Apparently, the MPF is significantly independent from the British Government. Requiring DED to produce documents in the control of the MPF in this case is inappropriate. These documents are not in DED’s “possession, custody or control” within the meaning of Rule 34 of the Federal Rules of Civil Procedure.

Additionally, the information AA seeks from the MPF is available from other sources. At the time that the MPF conducted its investigation they provided to the Department of Director of Public Prosecutions for England and Wales, a copy of the investigating officer’s report, together with copies of the witness statements taken by the police officers and the documents obtained from Mr. Winterton. See Memorandum of Plaintiff Department of Economic Development in Opposition to the Motion to Compel Discovery, at 96. Copies of these documents are now in the possession of the Crown Prosecution Service, of which the Director of Public Prosecution is the head. Copies of these documents are also in the possession of the Legal Secretariat to the Law Officers and the Department of the Director of Public Prosecutions for Northern Ireland. Id. ■ All of the above are agencies or departments of the British Government and therefore DED could be compelled to produce the requested document from any one of these sources. Indeed, DED asserts that all relevant documents from these agencies, not subject to claims of privilege, have already been produced to AA. Id. Although, there is no way of knowing whether any documents on this subject remain exclusively in the MPF files, it certainly appears that the documents most central to the investigation would be in the hands of one of these other departments or agencies. Id. at 97.

The police report is among the documents for which DED is claiming executive and work product privilege. A copy of the report has been provided to the court for in camera inspection. Because we have already found that DED’s claims of privilege fail, the police report is discoverable by AA.

CONCLUSION

Defendants’ motion pursuant to Rules 34 and 37 of the Federal Rules of Civil Procedure seeking an order directing plaintiff to produce certain documents is granted in part and denied in part. All documents for which plaintiff is claiming executive privilege as well as attorney-client and work product privileges must be produced. Documents in the possession of the Metropolitan Police Force are not in the control of DED within the meaning of Rule 34 of the Federal Rules of Civil Procedure and therefore DED cannot be compelled to produce those documents.

SO ORDERED.

. DMC was incorporated in Michigan in 1975 for the purpose of developing, manufacturing, and marketing the sports car. DMCL was later formed to manufacture the car in Northern Ireland.

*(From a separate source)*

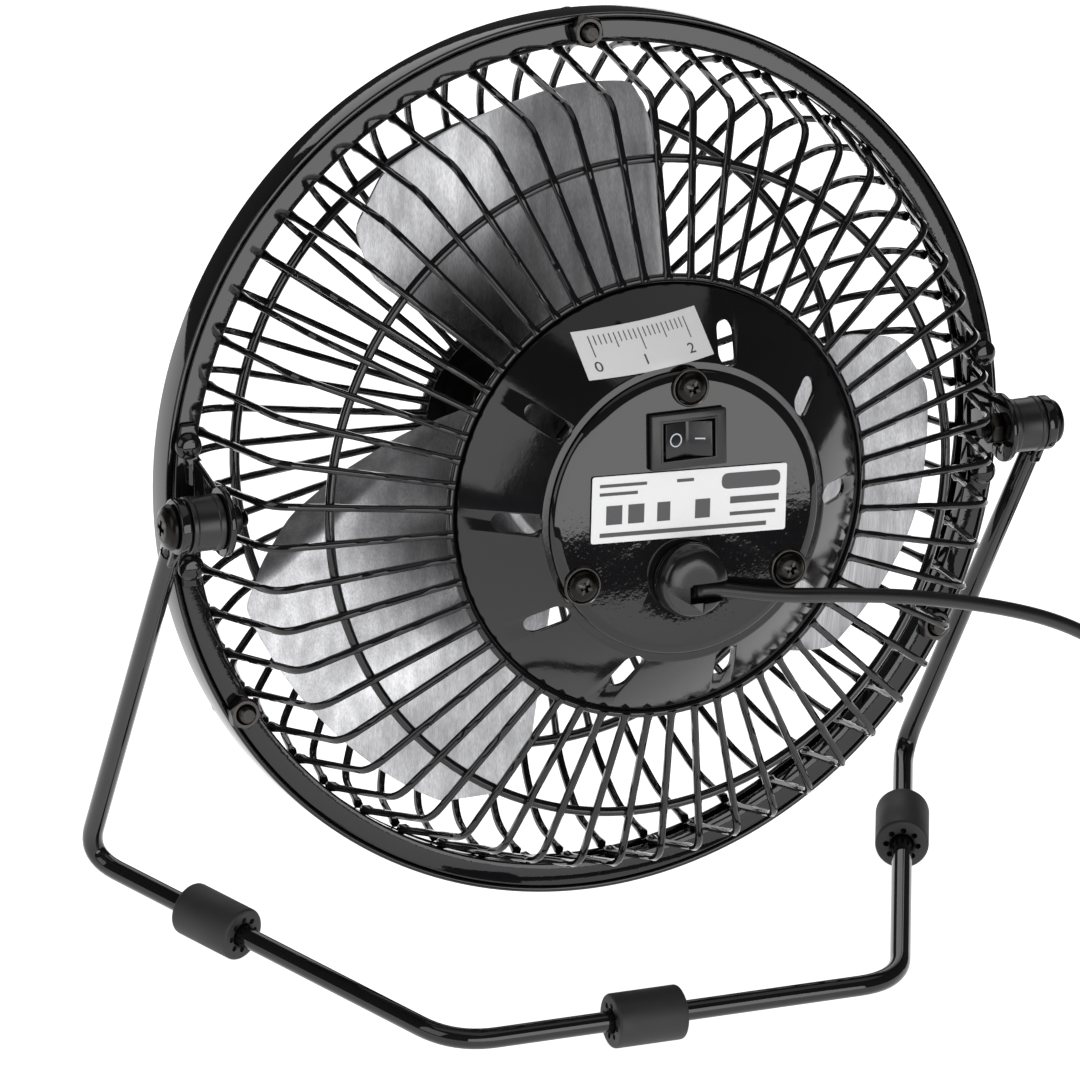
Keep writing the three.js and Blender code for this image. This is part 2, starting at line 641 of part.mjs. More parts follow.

. One advantage for DED in filing its action in this court is the availability of treble damages. Treble damages are not similarly available under the controlling British law.

. A government’s concern with secrecy may properly be addressed by protective orders. See Friedman v. Bache Halsey Stuart Shields, Inc., 738 F.2d 1336, 1334 (D.C.Cir.1984); White v. New York City Health & Hospitals Corp., 1990 WL 33747, 1990 U.S.Dist. Lexis 3008 (S.D.N.Y. Mar. 19, 1990); King v. Conde, 121 F.R.D. 180, 190 (E.D.N.Y.1988); Lizotte v. New York City Health & Hosp. Corp., 1989 WL 260217, 1989 U.S.Dist. Lexis 14114 (S.D.N.Y. Nov. 28, 1989).

. DED submitted under seal for in camera review many of the documents for which they are claiming executive privilege. However, DED has withheld, even from the court’s in camera inspection, many documents for which they are claiming attorney-client and work product privilege. DED has also withheld certain documents for which they are claiming executive privilege arising from the fact that these documents concern the British Government’s deliberative processes.

. In 1981 allegations of financial wrongdoing on the part of DeLorean were made to the British Government. On October 3, 1981, a press release was issued stating that the matter was referred to the MPF for investigation.